兵庫県尼崎市のJR福知山線脱線事故で、事故の遠因と指摘されているJR西日本の高速・過密ダイヤについて、同社の元ダイヤ編成担当者が四日までに産経新聞社の取材に応じ、「福知山線は速度を出しすぎる路線」と証言した。ダイヤは改正ごとに国土交通省の審査を受けるが、元担当者は「一度も指導を受けたことはなく、形骸(けいがい)化していた」と指摘している。尼崎東署捜査本部は事故の主因とされる速度超過の背景を調べており、国交省の担当者からもJR西に対する監督・指導について事情を聴くことにしている。
 取材に応じた元担当者は、過去にダイヤ編成を行う本社鉄道本部運輸部に所属。実際に福知山線も担当した経験を踏まえ、「福知山線はもともとローカル線だったことを考えれば、スピードを出しすぎの路線だった」と指摘した。
 JR西は平成元年から、関西主要区間を「アーバンネットワーク」と命名、高速化と大量輸送体制の構築を進めた。その一環として、福知山線では三年に直線区間の制限速度を時速百キロから百二十キロに引き上げ、五年には今回の事故で脱線した百二十キロ走行が可能な207系電車を投入、所要時間を短縮した。
 アーバンネットワークのダイヤ編成は路線を管轄する支社が実務を担当し、運輸部が各支社間の調整を行う。元担当者は高速化を進めた時期に同線のダイヤ編成にも携わったという。
 ただ、国鉄時代の約四倍の本数が運行する同線の過密化については、「過密といわれれば確かにそうだが、東京・山手線の約二分間隔と比較すれば大したことではない」と話している。
 編成されたダイヤは鉄道事業法に基づく「届け出制」となっており、改正ごとに国交省に提出、審査を受ける。この審査について元担当者は「制度は形骸化しており、一度も不備を指摘されることはなかった」と証言した。
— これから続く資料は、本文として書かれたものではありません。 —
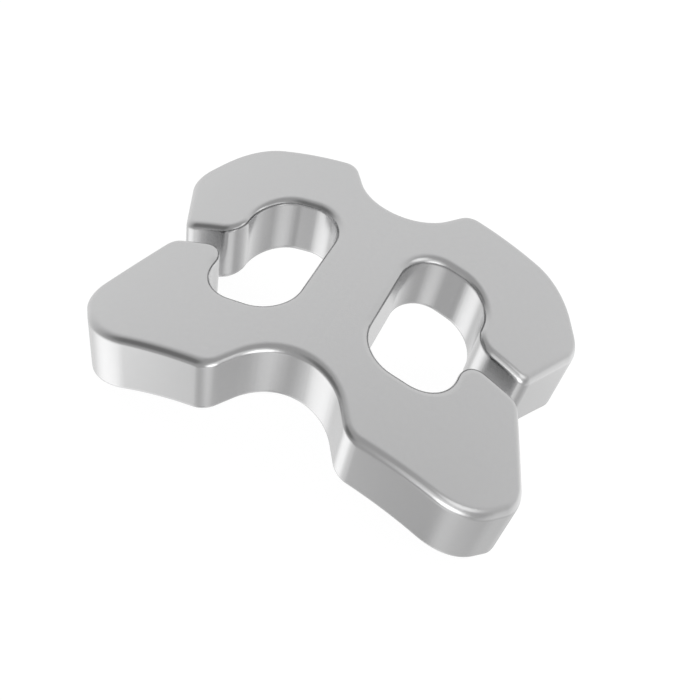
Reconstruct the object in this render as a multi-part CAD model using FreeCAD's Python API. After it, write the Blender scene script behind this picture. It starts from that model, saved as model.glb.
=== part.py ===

同省近畿運輸局の担当者も「書類に誤りがあれば指摘することになるが、現実にはなかった」と話している。
 国交省の監督・指導をめぐっては、新型ATSの設置を大手私鉄に義務付けながら、JR各社には旧型も認めており、こうした二重基準が福知山線での新型ATS配備の遅れにつながったと指摘されている。
 さらに懲罰的とされるJR西の再教育制度について是正勧告をせず、国家資格である運転士の登用が各鉄道会社の裁量にゆだねられているなどの問題点も浮上している。